“…And I Feel Fine”

Sunset over New York City - 1932
Are we in the sunset of Western civilization?

The “End of the World” is always an alluring subject.

I’m not referring to people’s religious convictions about a coming Apocalypse, Armageddon, or Ragnarök. I’m thinking of every survivalist out there and everyone who obsesses about earthquakes, global warming, tornadoes, invasion from China, and so forth. It’s not that these things couldn’t happen. It’s just that change — even massive, disruptive change — isn’t anything new.

Climate Science as Apocalypse

I’m not a climate-science denier. Yes, global warming is happening. Yes, it is going to terribly impact weather patterns, and thus food production and the frequency of “natural disasters.” And yes, policy-level decisions made at this time will work to ameliorate the impact some of these challenges. Otherwise, things will be messier than they need to be.

But that’s a far cry from the collapse of civilization, the death of Western culture, and a Mad Max-like future. The changes that will be necessitated are probably no more massive than the ones that were caused by the Industrial Revolution and the Digital Revolution.

Yes, we are right to worry about the disruption that man-made climate change will bring. But we’re not taking into account the fact that in a larger sense we’ve already lived through changes just as massive and just as terrible.

The Times, They Are A’Servin’

In Katrina's Wake
We can expect to see an increase in natural disasters.
We can also expect to see people adapting resiliently.

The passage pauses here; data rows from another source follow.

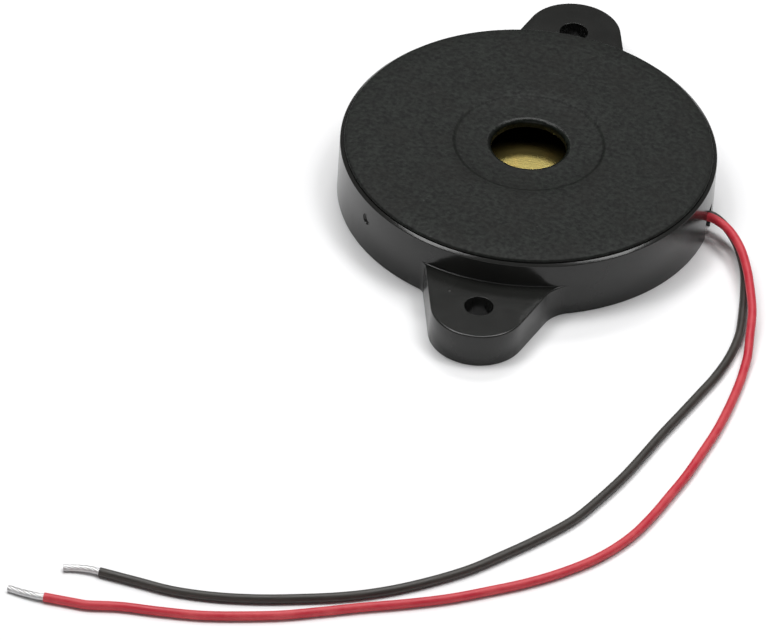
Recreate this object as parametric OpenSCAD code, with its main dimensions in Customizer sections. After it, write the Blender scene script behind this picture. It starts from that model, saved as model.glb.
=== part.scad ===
// Piezo buzzer: a flat round sounder with two mounting ears and a pair of free leads.
// Millimetres. The origin is the centre of the body's rear face, which lies on the floor.
// +Z is up, out of the sound hole. The ears lie along Y and the leads leave towards +X.

/* [Body] */
// Outer diameter of the round wall
body_d = 42; // [34:0.5:60]
// Height from the rear face to the shoulder that carries the front cover
shoulder_h = 7.0; // [5:0.1:12]
// Thickness of the round wall above the floor
wall_t = 1.6; // [1.2:0.1:3]
// Thickness of the rear floor
floor_t = 1.0; // [0.6:0.1:1.6]
// Width of the shoulder that shows around the front cover
shoulder_w = 0.45; // [0.4:0.05:1]
// Rounding of the shoulder's outer edge
shoulder_round = 0.4; // [0.1:0.05:0.4]

/* [Ears] */
// Distance from the round wall out to the middle of a mounting hole
hole_reach = 4.3; // [3.5:0.1:12]
// Diameter of a mounting hole
hole_d = 3.2; // [2:0.1:5]
// Radius of an ear's rounded end
ear_r = 5.4; // [4:0.1:8]
// Thickness of an ear
ear_t = 4.0; // [2:0.1:5]
// Angle at which an ear's sides spread towards the wall, in degrees
ear_spread = 17; // [0:1:27]
// Radius of the inside corner between an ear and the wall
ear_fillet = 4; // [1:0.25:6]

/* [Disc seat] */
// Clearance between the brass disc's edge and the round wall
disc_gap = 1.9; // [1.5:0.1:4]
// Width of the ring rib's top under the disc's edge
seat_w = 1.5; // [1.3:0.1:3]
// Width of the ring rib's top beyond the disc's edge
rib_margin = 0.9; // [0.4:0.1:1.4]
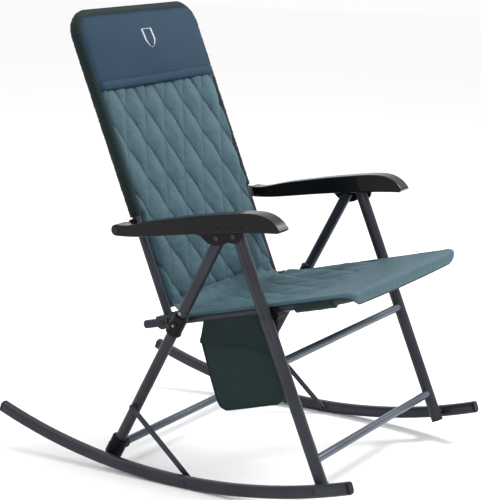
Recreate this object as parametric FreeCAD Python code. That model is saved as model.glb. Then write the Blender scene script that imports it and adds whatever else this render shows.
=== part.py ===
import FreeCAD, Part
import math
import os

os.makedirs("parts", exist_ok=True)
V = FreeCAD.Vector

# Sizes in millimetres.  The chair faces -Y, X is across it, Z is up from the floor.
# Side views give points as (y, z), with y = 0 under the centre of the rocker arc.

# Overall layout
rocker_arc = 1438.0          # radius of the rocker's centre line
rocker_front = 435.0         # how far the rocker runs forward of the arc centre
rocker_rear = 501.0          # and how far behind it
leg_spacing = 578.0          # across, centre to centre
arm_width = 44.0

# Sections
rocker_width = 24.0
rocker_height = 28.0
rocker_corner = 9.0
front_leg_radius = 14.0
rear_leg_radius = 13.0
rail_radius = 10.0
back_radius = 10.0
bar_radius = 9.5
tube_wall = 1.4
arm_wall = 3.0
brace_width = 13.0
brace_thickness = 3.0
plate_thickness = 5.0

# Room across the chair between one tube and the next
rocker_gap = 13.0              # leg to rocker
rail_gap = 7.0                 # leg to seat side tube
back_gap = 1.0                 # seat side tube to back upright
arm_shift = 2.5                # arm centre outside the leg centre
rocker_spacing = leg_spacing + 2 * (front_leg_radius + rocker_gap) + rocker_width
rail_spacing = leg_spacing - 2 * (front_leg_radius + rail_gap + rail_radius)
back_spacing = rail_spacing - 2 * (rail_radius + back_gap + back_radius)
arm_spacing = leg_spacing + 2 * arm_shift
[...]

In the past 200 years, about three quarters of the people in Western culture have completely changed their lifeways. Two centuries ago, we were mostly small-field agrarians. Life changed, and people became factory workers. It changed again, and now many of us work in service industry jobs.

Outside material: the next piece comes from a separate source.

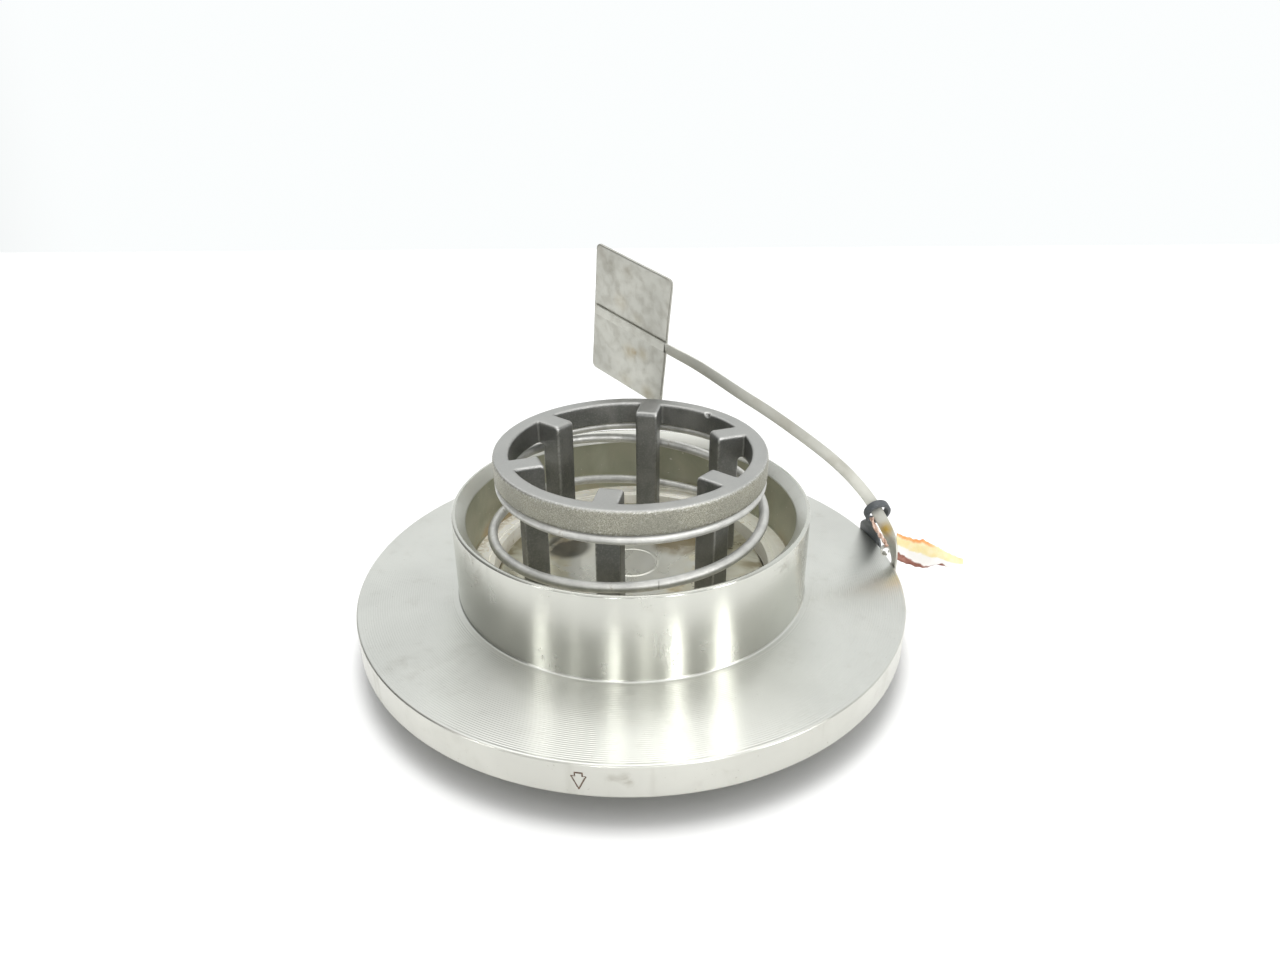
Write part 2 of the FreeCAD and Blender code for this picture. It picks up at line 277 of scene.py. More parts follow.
def tube(name, centres, radius, materials, sides):
    """Round tube through closely spaced centres, with a frame that doesn't twist."""
    vertices = []
    tangent = (centres[1] - centres[0]).normalized()
    normal = tangent.orthogonal().normalized()
    for index, centre in enumerate(centres):
        ahead = centres[min(index + 1, len(centres) - 1)] - centres[max(index - 1, 0)]
        tangent = ahead.normalized()
        normal = (normal - tangent * normal.dot(tangent)).normalized()
        binormal = tangent.cross(normal)
        for side in range(sides):
            angle = 2 * math.pi * side / sides
            vertices.append(centre + (normal * math.cos(angle) + binormal * math.sin(angle)) * radius)
    return mesh_object(name, vertices, swept_faces(len(centres), sides), materials, 50.0)


def curve_through(points, per_span):
    """Points along a Catmull-Rom curve through the given vectors."""
    line = []
    for index in range(len(points) - 1):
        p0 = points[max(index - 1, 0)]
        p1, p2 = points[index], points[index + 1]
        p3 = points[min(index + 2, len(points) - 1)]
        for step in range(per_span):
            t = step / per_span
            line.append(0.5 * (2 * p1 + (p2 - p0) * t + (2 * p0 - 5 * p1 + 4 * p2 - p3) * t ** 2
                               + (3 * p1 - p0 - 3 * p2 + p3) * t ** 3))
    return line + [points[-1].copy()]


def rounded_rectangle(width, thickness, corner):
    """Corners of a rounded rectangle about the origin, as (across, through) pairs."""
    outline = []
    steps = 3
    for sx, sy, start in ((1, 1, 0), (-1, 1, 90), (-1, -1, 180), (1, -1, 270)):
        for step in range(steps + 1):
            angle = math.radians(start + 90 * step / steps)
            outline.append((sx * (width / 2 - corner) + corner * math.cos(angle),
                            sy * (thickness / 2 - corner) + corner * math.sin(angle)))
    return outline


def band(name, stations, outline_at, materials):
    """Strip swept through (centre, width direction) stations, with a section outline for each share."""
    vertices = []
    count = len(stations)
    for index, (centre, hint) in enumerate(stations):
        along = (stations[min(index + 1, count - 1)][0] - stations[max(index - 1, 0)][0]).normalized()
        through = along.cross(hint).normalized()
        across = through.cross(along)
        outline = outline_at(index / (count - 1))
        vertices += [centre + across * a + through * b for a, b in outline]
    return mesh_object(name, vertices, swept_faces(count, len(outline)), materials, 55.0)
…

The true scope of the service industry is bigger than we usually think. It’s made up of everyone who doesn’t actually produce things we need, pass down culture, or protect our people and way of life.

You might think that you’re not in the service industry, but it’s wider than we usually acknowledge. If you’re a computer programmer and you make video games, you’re in the service industry every bit as much as your friend who works at Starbucks. The entertainment industry, to name one, is little more than a more-respected part of the service industry — at least in the hunter-gatherer sense.

Many of these “service” jobs are lucrative, from movie and sports stars to the founders of companies like “Facebook.” It’s not that these services aren’t real, it’s just that they aren’t usually connected to the bottom of Maslow’s Hierarchy of Needs. They’re also not usually all that involved in the reproduction of culture — except incidentally.

Back in the “Real” World

At the same time, we’re pushing on the traditionally “productive” (in a cultural sense) professions in order to pay for more entertainment. We’re cutting pay for our teachers, disrespecting our priests, slicing benefits to factory workers, pressing farmers on crop prices, and frowning down upon our soldiers.* In fact, of the traditional professions, only medical doctors seem to be doing well.**

But the point is that we’ve been through massive changes, and we’re still going. On a cultural level, the changes that we face probably aren’t any worse than the ones we’ve already been through. Addressing these problems early and thoughtfully will help us make a smoother transition. But panicking that it’s the “end of the world” will not help us.

* If we put yellow ribbons on our cars, and then don’t react to the VA scandals, what does that say about us?

** As a side note, the respect given doctors can help us understand the power of unions — and by “unions” I mean specifically the American Medical Association.